Other subjects are a little more obscure, recherche even. Lina Bo Bardi appears to have been an interesting architect (with buildings in Sao Paulo, Salvador, and Bahia) but I learned that from looking at her Wikipedia page and not at Julien's film inspired by her. Which featured the Brazilian actors Fernanda Montenegro and Fernanda Torres talking to each other about linearity and non-linearity. I found it repetitive and a bit pointless and I didn't stay for anywhere near the thirty-nine minutes the film lasted.

I couldn't. I didn't have enough time. The galleries weren't open late enough. The final room, sadly, was only moderately better. I had high hopes of VAGABONDIA as it was filmed in the very interesting Sir John Soane's Museum in London's Lincoln's Inn Fields. But the film itself, about the dreams and fantasies of conservator walking the museum at night - Night At The Museum, was visually impressive but not particularly interesting.

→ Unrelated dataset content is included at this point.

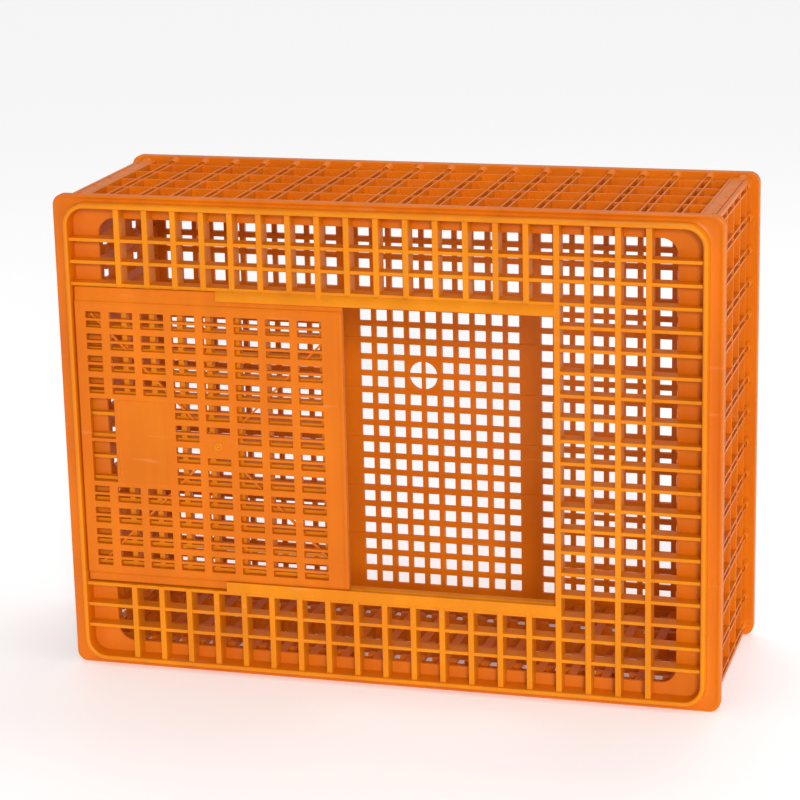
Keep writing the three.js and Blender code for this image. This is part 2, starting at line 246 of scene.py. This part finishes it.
def rounded_rings(half_x, half_z, radius, corner_steps=10):
    """Points round several rounded rectangles at once, in X and Z: each corner is a quarter circle of its own
    radius about a centre one radius in from both sides, and the straight sides join the corners."""
    half_x, half_z, radius = (np.asarray(v, float)[:, None] for v in (half_x, half_z, radius))
    angle = np.concatenate([np.linspace(0, pi / 2, corner_steps) + k * pi / 2 for k in range(4)])
    side_x = np.repeat([1, -1, -1, 1], corner_steps)
    side_z = np.repeat([1, 1, -1, -1], corner_steps)
    x = side_x * (half_x - radius) + radius * np.cos(angle)
    z = side_z * (half_z - radius) + radius * np.sin(angle)
    return x, z


def closed_ring(half_x, half_z, radius, depth, centre=(0, 0), corner_steps=10):
    """A closed band whose section is carried round a rounded rectangle. Row i of the section has its own half
    sizes, corner radius and depth along Y, and the last row joins the first."""
    x, z = rounded_rings(half_x, half_z, radius, corner_steps)
    y = np.repeat(np.asarray(depth, float)[:, None], x.shape[1], axis=1)
    points = np.stack([x + centre[0], y, z + centre[1]], axis=-1).reshape(-1, 3)
    rows, columns = x.shape
    here = np.arange(rows * columns).reshape(rows, columns)
    on = np.roll(here, -1, axis=1)
    down = np.roll(here, -1, axis=0)
    across = np.roll(on, -1, axis=0)
    faces = np.stack([here, down, across, on], axis=-1).reshape(-1, 4)
    return points, faces


# The section from the flange's outer edge to the border plate's opening and back, turned end for end so that
# the skin faces out: how far each point is inset along X and along Z, its corner radius, and its depth.
opening_inset_x = half_length - border_opening_x
opening_inset_z = half_width - border_opening_z
lip_inner_x, lip_inner_z = lip_outer_x + lip_width, lip_outer_z + lip_width
lid_section = np.array([
    (0.0, 0.0, 0.012, lid_back - 0.0010),
    (0.0, 0.0, 0.012, flange_front + 0.0020),
    (0.0003, 0.0003, 0.012, flange_front + 0.0008),
    (0.0010, 0.0010, 0.012, flange_front + 0.0001),
    (0.0020, 0.0017, 0.012, flange_front),
    (0.0032, 0.0025, 0.013, flange_front + 0.0003),
    (0.0046, 0.0033, 0.014, flange_front + 0.0011),
    (0.0070, 0.0042, 0.016, flange_front + 0.0014),
    (0.0104, 0.0055, 0.020, flange_front + 0.0014),
    (0.0132, 0.0065, 0.023, flange_front + 0.0012),
    (0.0146, 0.0073, 0.0245, flange_front + 0.0002),
    (0.0152, 0.0077, 0.0249, flange_front - 0.0016),
    (lip_outer_x, lip_outer_z, 0.025, lid_front + 0.0022),
    (lip_outer_x + 0.0003, lip_outer_z + 0.0003, 0.0247, lid_front + 0.0010),
    (lip_outer_x + 0.0010, lip_outer_z + 0.0010, 0.0240, lid_front + 0.0003),
    (lip_outer_x + 0.0019, lip_outer_z + 0.0019, 0.0231, lid_front),
    (lip_inner_x - 0.0019, lip_inner_z - 0.0019, 0.0217, lid_front),
    (lip_inner_x - 0.0010, lip_inner_z - 0.0010, 0.0208, lid_front + 0.0003),
    (lip_inner_x - 0.0003, lip_inner_z - 0.0003, 0.0201, lid_front + 0.0010),
    (lip_inner_x, lip_inner_z, 0.0198, lid_front + 0.0022),
    (lip_inner_x + 0.0004, lip_inner_z + 0.0004, 0.018, border_front - 0.0016),
    (lip_inner_x + 0.0012, lip_inner_z + 0.0010, 0.018, border_front - 0.0004),
    (lip_inner_x + 0.0026, lip_inner_z + 0.0020, 0.018, border_front),
    (opening_inset_x - 0.0012, opening_inset_z - 0.0012, 0.0192, border_front),
    (opening_inset_x - 0.0004, opening_inset_z - 0.0004, 0.0184, border_front + 0.0003),
    (opening_inset_x, opening_inset_z, 0.018, border_front + 0.0011),
    (opening_inset_x, opening_inset_z, 0.018, lid_back - 0.0008),
    (opening_inset_x - 0.0008, opening_inset_z - 0.0008, 0.0188, lid_back),
    (0.0010, 0.0010, 0.011, lid_back),
])[::-1]
frame_corner_steps = 14
lid_frame = skin_object(
    "lid_frame",
    *closed_ring(
        half_length - lid_section[:, 0], half_width - lid_section[:, 1], lid_section[:, 2], lid_section[:, 3],
        centre=(0, mid_z), corner_steps=frame_corner_steps,
    ),
    panel_plastic,
)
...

Which, with a couple of honourable exceptions - mentioned earlier, was roughly my experience of What Freedom Is To Me. I don't doubt Isaac Julien is an important artist making profound and multi-layered work but it's just that without some, or lots of, preparatory learning before attending the show much of it went over my head. Maybe I'm a thicko. Maybe the art is too cold. Maybe it's too demanding. I'm not sure. But if all his work was as potent as pieces like TEN THOUSAND WAVES I'd have written a very different account of my Sunday at the gallery.